Hayes’ haunting memories of the war and his tragic death
However, all the public admiration didn’t erase the terrible memories of the war in Hayes’ mind. Instead of using his publicity tour as a way out of the war, Hayes wanted to return to his fellow soldiers and the battle. He wasn’t comfortable being called a hero because according to him, only 5 men from his platoon of 45 had survived, and only 27 men from his entire company of 250 escaped death or injury. He could never reconcile his status as a celebrity with the thought that so many of his friends, whom he considered better than himself, had died on Iwo Jima and would never return alive much less to the White House like him.

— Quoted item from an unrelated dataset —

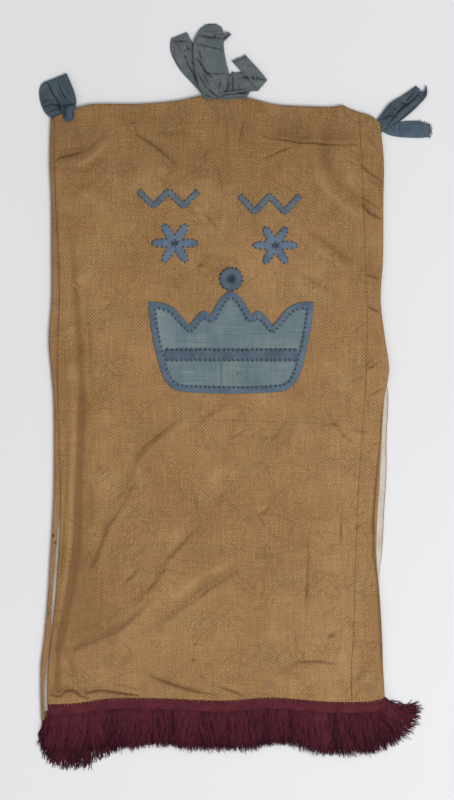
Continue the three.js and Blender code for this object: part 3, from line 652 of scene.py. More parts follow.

Hayes became an alcoholic and tried to drown his pain of being a survivor and came to regret being a part of the famous photo saying once that he sometimes wished that Rosenthal had never taken it. In November 1954, the US Marine Corps Memorial was inaugurated at a dedication ceremony in Washington D. C. Both US President Dwight D. Eisenhower and Ira Hayes attended the opening. President Eisenhower praised Hayes as ‘a national war hero’. The statue unveiled at the memorial was a bronze replica of the famous Rosenthal photo which had been more of a curse for Hayes than a blessing.
Around 10 weeks after the ceremony, Ira Hayes was found dead on the ground outside his home in Sacaton, Arizona during the frigid temperature of January. His death was ruled by the coroner to be the result of alcohol poisoning and exposure. Hayes was just 32 years old at the time of his death. He was referred to as ‘A hero to everyone but himself’. Large numbers of people attended his funeral at Arlington National Cemetery, where he was finally at peace and reunited with many of his comrades.